### [WHAT TO WORK ON]
Repeat the material below exactly, line for line.

### [DATA BLOCK]
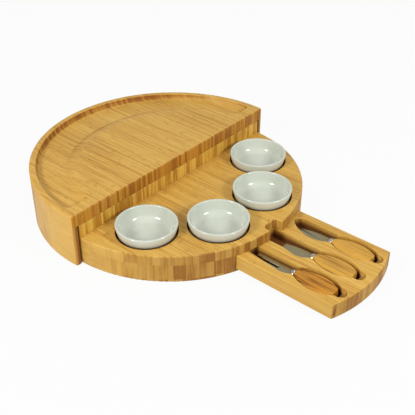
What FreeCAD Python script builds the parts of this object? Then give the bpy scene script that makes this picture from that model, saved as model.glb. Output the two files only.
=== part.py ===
import FreeCAD, Part
import math
import os
import re
import Sketcher

# Swivel cheese board of bamboo. A raised half disc stands on a curved wall. A lower half disc, the
# tray, carries four dishes and a knife drawer and turns about an upright bolt to go under the raised half.
# Frame: the origin is where the swivel axis meets the table, +Z up, +X along the straight side of the
# raised half, -Y towards the tray and the drawer. Lengths are millimetres, angles are degrees.

# Driving dimensions
SIZES = {
    # raised half
    "board_height": 66, "cover_radius": 165, "cover_centre_y": 5.5, "wall_thickness": 6.5,
    "plate_thickness": 15, "edge_round": 2, "corner_round": 2.5, "foot_round": 1.2,
    # crescent groove in the top plate
    "rim_width": 8, "moat_depth": 6.5, "moat_end_width": 27, "moat_inner_centre_y": -11,
    "moat_end_y": 7.5, "moat_corner": 7, "moat_cove": 5.5, "moat_lip": 6, "rim_lip": 0.8,
    # tray
    "tray_side_gap": 2, "fence_thickness": 16, "plate_gap": 1, "base_thickness": 3.5,
    "deck_thickness": 12, "deck_round": 1.5, "fence_round": 0.8,
    # drawer
    "drawer_width": 114, "drawer_height": 18, "drawer_under_gap": 0.3, "drawer_over_gap": 0.7,
    "drawer_side_gap": 1, "drawer_back_gap": 0.5, "channel_back_y": -12, "drawer_travel": 121.5,
    "drawer_round": 1.2, "drawer_corner_round": 1.5,
    "notch_width": 22, "notch_depth": 10.5, "notch_corner": 5,
    # drawer stop
    "peg_radius": 2.5, "peg_inset": 14, "peg_seat": 2.5, "stop_gap": 0.3, "stop_groove_depth": 3.6,
    "peg_top_gap": 0.8, "stop_groove_side_gap": 0.4,
    # pivot hardware
    "bolt_radius": 3, "bolt_clearance": 0.05, "head_radius": 5, "head_height": 6, "head_gap": 0.2,
    "washer_radius": 6, "washer_thickness": 1.2, "counterbore_gap": 0.4, "hex_width": 5, "hex_depth": 3,
    "insert_radius": 4.5, "insert_length": 11, "spacer_radius": 7, "spacer_gap": 0.1, "thread_end_gap": 1,
    # how far a cutting shape reaches past the face that it cuts
    "overrun": 1,
    # dishes
    "dish_spacing_angle": 41.3, "dish_margin": 9.1, "dish_space": 9.55, "dish_lean": 3.6,
    "dish_height": 20.7, "dish_wall": 2.8, "dish_floor": 3.2, "dish_heel_round": 6.5,
    "dish_inner_round": 5, "dish_rim_round": 1.3, "dish_gap": 1.5, "recess_depth": 9.5, "recess_round": 0.6,
    # knives, shared
    "knife_pitch": 36, "ferrule_setback": 75, "ferrule_length": 5, "ferrule_front_radius": 4.2,
    "handle_length": 49.5, "handle_neck_width": 12, "handle_width": 28, "handle_butt_width": 13,
    "handle_belly": 28, "handle_thickness": 11, "handle_round": 3,
    "blade_thickness": 1.5, "tang_width": 5, "tang_length": 30,
    "slot_depth": 11.8, "slot_gap": 1.3, "slot_end_gap": 5.1, "slot_end_width": 10,
    "slot_neck_length": 4.5, "heel_length": 3,
    "scoop_radius": 7.2, "scoop_depth": 5, "scoop_cove": 4.5,
    # fork
    "fork_spine": 5.7, "fork_belly": 10.7, "fork_belly_at": 8, "fork_tip_belly": 5.3, "fork_length": 46,
    "prong_root": 16.5, "prong_gap": 3.2, "prong_taper": 8, "prong_point": 1.3, "prong_tip": 2.6,
    "fork_slot_side": 7, "fork_slot_reach": 53,
    # spreader
    "spreader_spine": 6.6, "spreader_belly": 14.2, "spreader_belly_at": 11, "spreader_tip_belly": 10.9,
    "spreader_length": 35, "spreader_nose": 5.5, "spreader_straight": 10, "spreader_end_width": 7.5,
    "spreader_slot_side": 9.2, "spreader_slot_reach": 57,
    # small knife with a curved edge and a point
    "paring_spine": 6.8, "paring_belly": 13.3, "paring_belly_at": 15, "paring_length": 41,
    "paring_point_x": -1, "paring_straight": 10, "paring_slot_side": 10, "paring_slot_reach": 49,
    "paring_slot_shoulder": 11, "paring_slot_point_x": 1,
}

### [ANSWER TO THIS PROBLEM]
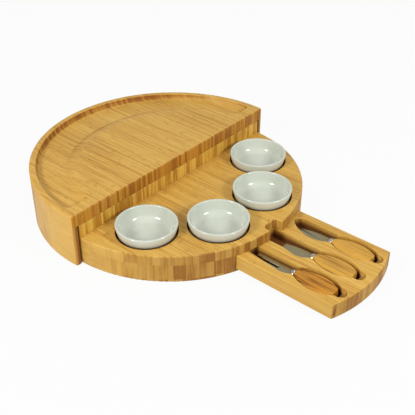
What FreeCAD Python script builds the parts of this object? Then give the bpy scene script that makes this picture from that model, saved as model.glb. Output the two files only.
=== part.py ===
import FreeCAD, Part
import math
import os
import re
import Sketcher

# Swivel cheese board of bamboo. A raised half disc stands on a curved wall. A lower half disc, the
# tray, carries four dishes and a knife drawer and turns about an upright bolt to go under the raised half.
# Frame: the origin is where the swivel axis meets the table, +Z up, +X along the straight side of the
# raised half, -Y towards the tray and the drawer. Lengths are millimetres, angles are degrees.

# Driving dimensions
SIZES = {
    # raised half
    "board_height": 66, "cover_radius": 165, "cover_centre_y": 5.5, "wall_thickness": 6.5,
    "plate_thickness": 15, "edge_round": 2, "corner_round": 2.5, "foot_round": 1.2,
    # crescent groove in the top plate
    "rim_width": 8, "moat_depth": 6.5, "moat_end_width": 27, "moat_inner_centre_y": -11,
    "moat_end_y": 7.5, "moat_corner": 7, "moat_cove": 5.5, "moat_lip": 6, "rim_lip": 0.8,
    # tray
    "tray_side_gap": 2, "fence_thickness": 16, "plate_gap": 1, "base_thickness": 3.5,
    "deck_thickness": 12, "deck_round": 1.5, "fence_round": 0.8,
    # drawer
    "drawer_width": 114, "drawer_height": 18, "drawer_under_gap": 0.3, "drawer_over_gap": 0.7,
    "drawer_side_gap": 1, "drawer_back_gap": 0.5, "channel_back_y": -12, "drawer_travel": 121.5,
    "drawer_round": 1.2, "drawer_corner_round": 1.5,
    "notch_width": 22, "notch_depth": 10.5, "notch_corner": 5,
    # drawer stop
    "peg_radius": 2.5, "peg_inset": 14, "peg_seat": 2.5, "stop_gap": 0.3, "stop_groove_depth": 3.6,
    "peg_top_gap": 0.8, "stop_groove_side_gap": 0.4,
    # pivot hardware
    "bolt_radius": 3, "bolt_clearance": 0.05, "head_radius": 5, "head_height": 6, "head_gap": 0.2,
    "washer_radius": 6, "washer_thickness": 1.2, "counterbore_gap": 0.4, "hex_width": 5, "hex_depth": 3,
    "insert_radius": 4.5, "insert_length": 11, "spacer_radius": 7, "spacer_gap": 0.1, "thread_end_gap": 1,
    # how far a cutting shape reaches past the face that it cuts
    "overrun": 1,
    # dishes
    "dish_spacing_angle": 41.3, "dish_margin": 9.1, "dish_space": 9.55, "dish_lean": 3.6,
    "dish_height": 20.7, "dish_wall": 2.8, "dish_floor": 3.2, "dish_heel_round": 6.5,
    "dish_inner_round": 5, "dish_rim_round": 1.3, "dish_gap": 1.5, "recess_depth": 9.5, "recess_round": 0.6,
    # knives, shared
    "knife_pitch": 36, "ferrule_setback": 75, "ferrule_length": 5, "ferrule_front_radius": 4.2,
    "handle_length": 49.5, "handle_neck_width": 12, "handle_width": 28, "handle_butt_width": 13,
    "handle_belly": 28, "handle_thickness": 11, "handle_round": 3,
    "blade_thickness": 1.5, "tang_width": 5, "tang_length": 30,
    "slot_depth": 11.8, "slot_gap": 1.3, "slot_end_gap": 5.1, "slot_end_width": 10,
    "slot_neck_length": 4.5, "heel_length": 3,
    "scoop_radius": 7.2, "scoop_depth": 5, "scoop_cove": 4.5,
    # fork
    "fork_spine": 5.7, "fork_belly": 10.7, "fork_belly_at": 8, "fork_tip_belly": 5.3, "fork_length": 46,
    "prong_root": 16.5, "prong_gap": 3.2, "prong_taper": 8, "prong_point": 1.3, "prong_tip": 2.6,
    "fork_slot_side": 7, "fork_slot_reach": 53,
    # spreader
    "spreader_spine": 6.6, "spreader_belly": 14.2, "spreader_belly_at": 11, "spreader_tip_belly": 10.9,
    "spreader_length": 35, "spreader_nose": 5.5, "spreader_straight": 10, "spreader_end_width": 7.5,
    "spreader_slot_side": 9.2, "spreader_slot_reach": 57,
    # small knife with a curved edge and a point
    "paring_spine": 6.8, "paring_belly": 13.3, "paring_belly_at": 15, "paring_length": 41,
    "paring_point_x": -1, "paring_straight": 10, "paring_slot_side": 10, "paring_slot_reach": 49,
    "paring_slot_shoulder": 11, "paring_slot_point_x": 1,
}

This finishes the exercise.